* Challenge *
Everything from the line with "point = shown.matrix_world" through the line with "RELIEF = ((0.26" should be repeated exactly, both of those lines included, and nothing else.

* Exercise input *
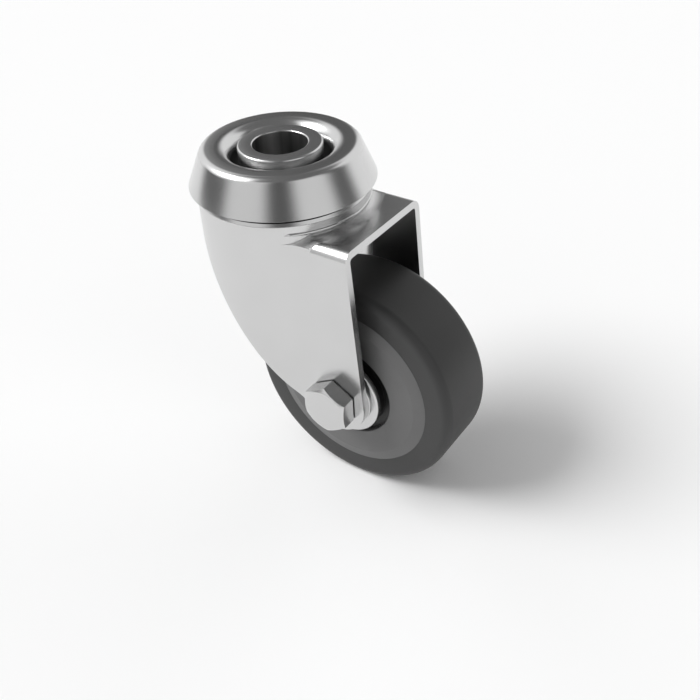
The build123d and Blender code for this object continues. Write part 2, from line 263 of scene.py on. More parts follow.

--

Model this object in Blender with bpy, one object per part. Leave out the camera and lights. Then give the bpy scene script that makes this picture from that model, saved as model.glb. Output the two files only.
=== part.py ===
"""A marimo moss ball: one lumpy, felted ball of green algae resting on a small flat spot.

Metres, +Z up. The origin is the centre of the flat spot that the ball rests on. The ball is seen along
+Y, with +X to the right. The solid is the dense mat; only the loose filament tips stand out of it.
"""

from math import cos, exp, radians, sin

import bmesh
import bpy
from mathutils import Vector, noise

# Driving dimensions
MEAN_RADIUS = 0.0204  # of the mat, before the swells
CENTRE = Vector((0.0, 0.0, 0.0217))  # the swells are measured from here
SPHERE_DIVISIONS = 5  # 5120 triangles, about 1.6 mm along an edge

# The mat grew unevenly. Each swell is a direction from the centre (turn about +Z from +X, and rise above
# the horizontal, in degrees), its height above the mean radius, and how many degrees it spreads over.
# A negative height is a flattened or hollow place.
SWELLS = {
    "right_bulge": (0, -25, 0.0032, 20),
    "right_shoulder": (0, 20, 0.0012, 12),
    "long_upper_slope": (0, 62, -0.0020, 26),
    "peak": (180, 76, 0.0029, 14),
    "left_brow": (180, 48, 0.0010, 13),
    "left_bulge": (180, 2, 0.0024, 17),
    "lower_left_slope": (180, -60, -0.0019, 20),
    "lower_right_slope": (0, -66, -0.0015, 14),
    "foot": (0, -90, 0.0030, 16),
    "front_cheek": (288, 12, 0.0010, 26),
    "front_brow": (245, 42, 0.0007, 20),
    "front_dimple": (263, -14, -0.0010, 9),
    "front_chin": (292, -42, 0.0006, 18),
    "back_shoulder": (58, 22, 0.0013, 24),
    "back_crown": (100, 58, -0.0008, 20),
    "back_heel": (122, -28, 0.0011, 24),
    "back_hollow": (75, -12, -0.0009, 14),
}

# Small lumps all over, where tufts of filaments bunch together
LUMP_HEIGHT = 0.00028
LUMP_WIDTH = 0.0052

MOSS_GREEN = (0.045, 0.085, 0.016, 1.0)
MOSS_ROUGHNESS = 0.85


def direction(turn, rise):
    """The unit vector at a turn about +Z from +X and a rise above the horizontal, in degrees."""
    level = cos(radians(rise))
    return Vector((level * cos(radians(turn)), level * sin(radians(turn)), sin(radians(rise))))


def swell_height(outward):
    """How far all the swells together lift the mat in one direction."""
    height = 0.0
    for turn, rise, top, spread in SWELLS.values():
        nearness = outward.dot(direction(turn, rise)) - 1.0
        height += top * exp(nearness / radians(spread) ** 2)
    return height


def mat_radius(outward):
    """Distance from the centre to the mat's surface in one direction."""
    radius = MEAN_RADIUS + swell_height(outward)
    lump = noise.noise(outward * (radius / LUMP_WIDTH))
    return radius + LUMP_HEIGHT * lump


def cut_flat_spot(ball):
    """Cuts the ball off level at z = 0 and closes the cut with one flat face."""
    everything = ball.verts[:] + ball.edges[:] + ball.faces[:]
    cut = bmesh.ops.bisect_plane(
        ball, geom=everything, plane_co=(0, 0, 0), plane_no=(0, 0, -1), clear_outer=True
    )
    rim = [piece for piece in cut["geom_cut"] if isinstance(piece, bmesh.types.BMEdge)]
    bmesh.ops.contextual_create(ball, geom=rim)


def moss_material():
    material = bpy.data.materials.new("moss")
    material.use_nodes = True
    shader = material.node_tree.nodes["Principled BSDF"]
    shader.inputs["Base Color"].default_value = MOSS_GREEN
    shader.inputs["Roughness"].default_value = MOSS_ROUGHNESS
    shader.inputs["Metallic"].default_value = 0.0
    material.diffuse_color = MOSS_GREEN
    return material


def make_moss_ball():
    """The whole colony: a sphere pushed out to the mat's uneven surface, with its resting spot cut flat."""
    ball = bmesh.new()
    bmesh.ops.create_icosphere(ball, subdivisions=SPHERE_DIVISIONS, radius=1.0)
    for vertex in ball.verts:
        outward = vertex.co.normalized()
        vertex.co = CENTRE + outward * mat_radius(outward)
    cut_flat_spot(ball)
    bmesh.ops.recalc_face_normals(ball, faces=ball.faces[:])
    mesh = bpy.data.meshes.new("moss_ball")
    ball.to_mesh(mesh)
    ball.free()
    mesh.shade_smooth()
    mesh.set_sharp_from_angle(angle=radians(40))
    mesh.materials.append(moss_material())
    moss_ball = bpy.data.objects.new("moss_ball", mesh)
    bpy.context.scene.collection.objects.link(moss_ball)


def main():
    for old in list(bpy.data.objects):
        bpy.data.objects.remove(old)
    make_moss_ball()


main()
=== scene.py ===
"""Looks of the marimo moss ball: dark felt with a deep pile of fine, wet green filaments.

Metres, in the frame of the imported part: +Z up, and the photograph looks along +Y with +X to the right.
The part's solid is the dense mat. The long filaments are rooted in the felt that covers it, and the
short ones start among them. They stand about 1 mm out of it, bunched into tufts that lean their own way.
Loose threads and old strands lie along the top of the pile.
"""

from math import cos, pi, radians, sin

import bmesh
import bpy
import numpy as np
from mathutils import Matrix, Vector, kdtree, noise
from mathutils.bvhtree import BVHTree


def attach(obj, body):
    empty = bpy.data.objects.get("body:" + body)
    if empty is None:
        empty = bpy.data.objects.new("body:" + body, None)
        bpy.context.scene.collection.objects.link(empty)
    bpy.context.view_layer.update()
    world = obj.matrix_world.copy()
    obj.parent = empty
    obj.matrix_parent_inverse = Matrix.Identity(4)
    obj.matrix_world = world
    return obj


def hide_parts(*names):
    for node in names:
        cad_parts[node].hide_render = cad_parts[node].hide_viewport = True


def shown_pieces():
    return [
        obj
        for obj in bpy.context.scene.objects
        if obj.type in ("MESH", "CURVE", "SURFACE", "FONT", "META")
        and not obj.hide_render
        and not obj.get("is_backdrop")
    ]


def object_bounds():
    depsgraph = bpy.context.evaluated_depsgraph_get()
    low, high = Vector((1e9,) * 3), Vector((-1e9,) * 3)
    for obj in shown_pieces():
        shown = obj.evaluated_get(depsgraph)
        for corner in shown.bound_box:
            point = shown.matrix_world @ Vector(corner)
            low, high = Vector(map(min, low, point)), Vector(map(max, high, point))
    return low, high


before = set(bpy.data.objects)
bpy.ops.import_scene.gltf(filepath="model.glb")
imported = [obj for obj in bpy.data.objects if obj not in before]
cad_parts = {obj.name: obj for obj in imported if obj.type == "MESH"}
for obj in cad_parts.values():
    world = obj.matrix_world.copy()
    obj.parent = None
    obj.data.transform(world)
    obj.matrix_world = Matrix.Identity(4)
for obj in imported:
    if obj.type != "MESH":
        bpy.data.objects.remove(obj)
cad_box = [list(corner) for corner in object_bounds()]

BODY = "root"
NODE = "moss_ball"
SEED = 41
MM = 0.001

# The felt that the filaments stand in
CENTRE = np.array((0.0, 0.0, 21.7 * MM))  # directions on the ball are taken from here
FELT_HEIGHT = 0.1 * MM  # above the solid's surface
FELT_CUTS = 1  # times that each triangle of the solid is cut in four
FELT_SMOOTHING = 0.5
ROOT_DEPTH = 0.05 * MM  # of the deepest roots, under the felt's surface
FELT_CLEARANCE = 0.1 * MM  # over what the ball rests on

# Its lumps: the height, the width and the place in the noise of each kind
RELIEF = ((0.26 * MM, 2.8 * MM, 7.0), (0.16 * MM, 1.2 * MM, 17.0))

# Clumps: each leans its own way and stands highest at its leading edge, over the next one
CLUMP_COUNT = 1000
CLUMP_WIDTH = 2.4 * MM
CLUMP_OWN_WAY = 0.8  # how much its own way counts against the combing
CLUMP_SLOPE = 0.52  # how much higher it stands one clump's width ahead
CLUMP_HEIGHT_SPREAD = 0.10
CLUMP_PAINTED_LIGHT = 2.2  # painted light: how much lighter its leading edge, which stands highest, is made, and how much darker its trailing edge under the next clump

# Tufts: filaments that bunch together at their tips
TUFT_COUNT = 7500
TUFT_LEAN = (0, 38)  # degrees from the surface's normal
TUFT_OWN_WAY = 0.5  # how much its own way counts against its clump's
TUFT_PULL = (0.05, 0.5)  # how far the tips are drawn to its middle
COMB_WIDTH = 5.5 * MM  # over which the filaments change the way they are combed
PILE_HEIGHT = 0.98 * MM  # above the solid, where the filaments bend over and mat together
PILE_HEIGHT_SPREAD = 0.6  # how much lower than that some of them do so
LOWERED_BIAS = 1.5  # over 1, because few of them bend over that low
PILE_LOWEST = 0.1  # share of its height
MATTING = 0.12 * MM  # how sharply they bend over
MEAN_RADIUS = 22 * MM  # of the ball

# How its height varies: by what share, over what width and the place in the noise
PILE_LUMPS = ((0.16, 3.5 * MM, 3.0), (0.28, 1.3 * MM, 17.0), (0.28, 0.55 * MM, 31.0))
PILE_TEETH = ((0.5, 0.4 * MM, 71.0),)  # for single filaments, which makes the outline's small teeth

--

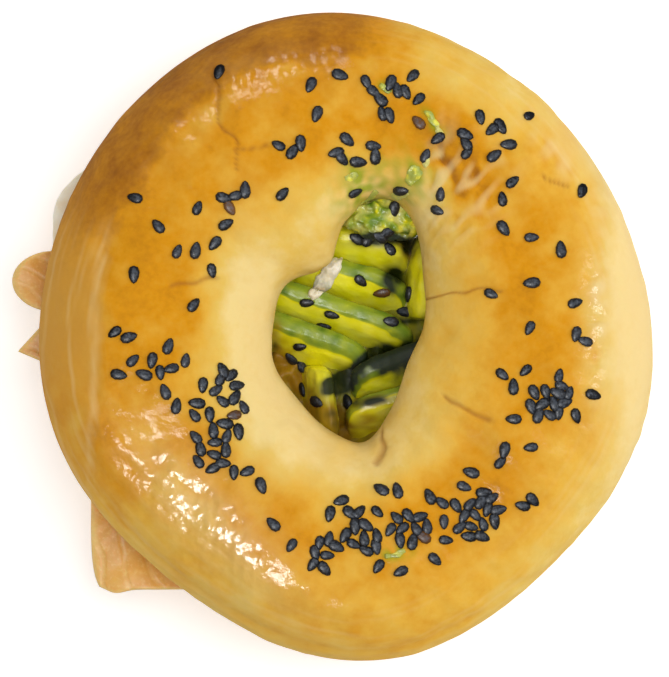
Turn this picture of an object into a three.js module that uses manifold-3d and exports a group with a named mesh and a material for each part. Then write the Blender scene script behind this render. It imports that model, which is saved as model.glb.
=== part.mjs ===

* Solution to the exercise *
            point = shown.matrix_world @ Vector(corner)
            low, high = Vector(map(min, low, point)), Vector(map(max, high, point))
    return low, high


before = set(bpy.data.objects)
bpy.ops.import_scene.gltf(filepath="model.glb")
imported = [obj for obj in bpy.data.objects if obj not in before]
cad_parts = {obj.name: obj for obj in imported if obj.type == "MESH"}
for obj in cad_parts.values():
    world = obj.matrix_world.copy()
    obj.parent = None
    obj.data.transform(world)
    obj.matrix_world = Matrix.Identity(4)
for obj in imported:
    if obj.type != "MESH":
        bpy.data.objects.remove(obj)
cad_box = [list(corner) for corner in object_bounds()]

BODY = "root"
NODE = "moss_ball"
SEED = 41
MM = 0.001

# The felt that the filaments stand in
CENTRE = np.array((0.0, 0.0, 21.7 * MM))  # directions on the ball are taken from here
FELT_HEIGHT = 0.1 * MM  # above the solid's surface
FELT_CUTS = 1  # times that each triangle of the solid is cut in four
FELT_SMOOTHING = 0.5
ROOT_DEPTH = 0.05 * MM  # of the deepest roots, under the felt's surface
FELT_CLEARANCE = 0.1 * MM  # over what the ball rests on

# Its lumps: the height, the width and the place in the noise of each kind
RELIEF = ((0.26 * MM, 2.8 * MM, 7.0), (0.16 * MM, 1.2 * MM, 17.0))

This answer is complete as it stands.